Congratulations to Bertin M. Louis, Jr., Winner of the 2023-2024 Wenner-Gren Fellowship in Anthropology and Black Experiences!

The School for Advanced Research (SAR), in Santa Fe, New Mexico, administers the Wenner-Gren Fellowship in Anthropology and Black Experiences in collaboration with the Foundation. The purpose of this fellowship is to expand the anthropological conversation and build capacity in anthropology as a career and field of study, amplifying perspectives previously underrepresented in the discipline. This year's winner is Bertin M. Louis, Jr., for his project, "Anti-Haitianism in Paradise: Marginalization, Stigma and Antiblackness in the Bahamas."

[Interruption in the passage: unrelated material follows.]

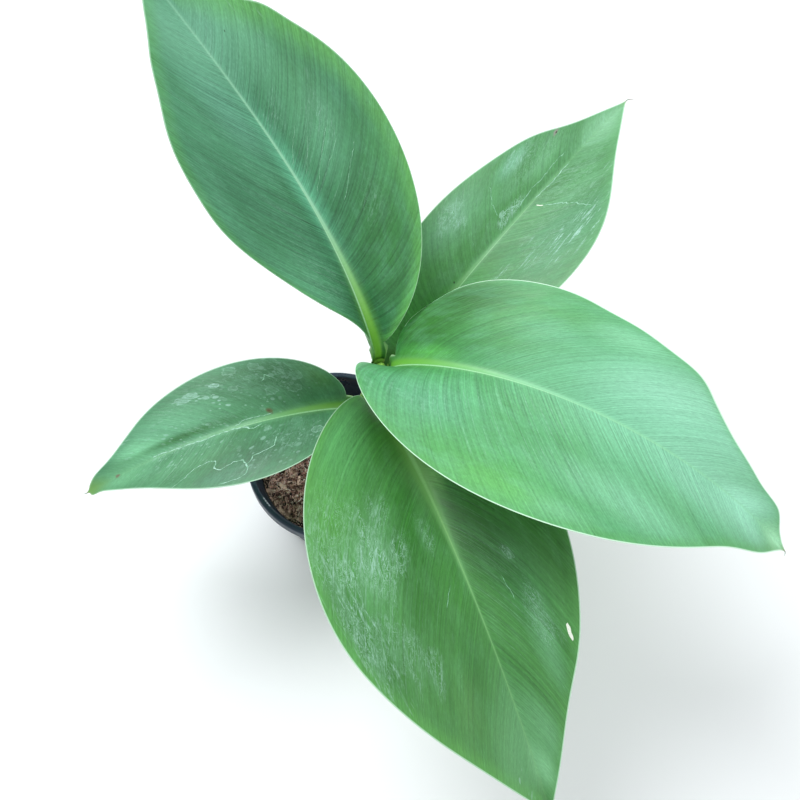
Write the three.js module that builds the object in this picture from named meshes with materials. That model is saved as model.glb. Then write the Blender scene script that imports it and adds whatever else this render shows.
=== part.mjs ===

Bertin M. Louis, Jr. PhD is Associate Professor of Anthropology and African American & Africana Studies (AAAS) at the University of Kentucky. He is President of the Association of Black Anthropologists (2021-2023), past Editor of Conditionally Accepted, is a regular contributor to Higher Ed Jobs, and a co-editor for the Truthout series called “Challenging the Corporate University.” He served as the inaugural director of undergraduate studies for AAAS (2019-2021) at the University of Kentucky and Vice Chair of the Africana Studies Program at the University of Tennessee, Knoxville (2014-2019). Dr. Louis studies the growth of Protestant forms of Christianity among Haitians transnationally, which is featured in his New York University Press book, “My Soul is in Haiti: Protestantism in the Haitian Diaspora of the Bahamas (2015)” which was a Finalist for the 2015 Haitian Studies Association Book Prize in the Social Sciences. He also studies human rights, statelessness among Haitians in the Bahamas, anti-Haitianism, and antiracist social movements in the US South. Dr. Louis teaches courses in Black Studies and Cultural Anthropology, and he received his PhD in 2008 from the Department of Anthropology at Washington University in Saint Louis.

Dr. Louis is also the owner and founder of Navigating Higher Education (NHE), an award-winning academic consulting firm which empowers graduate students and doctoral degree holders to find and secure tenure-track jobs.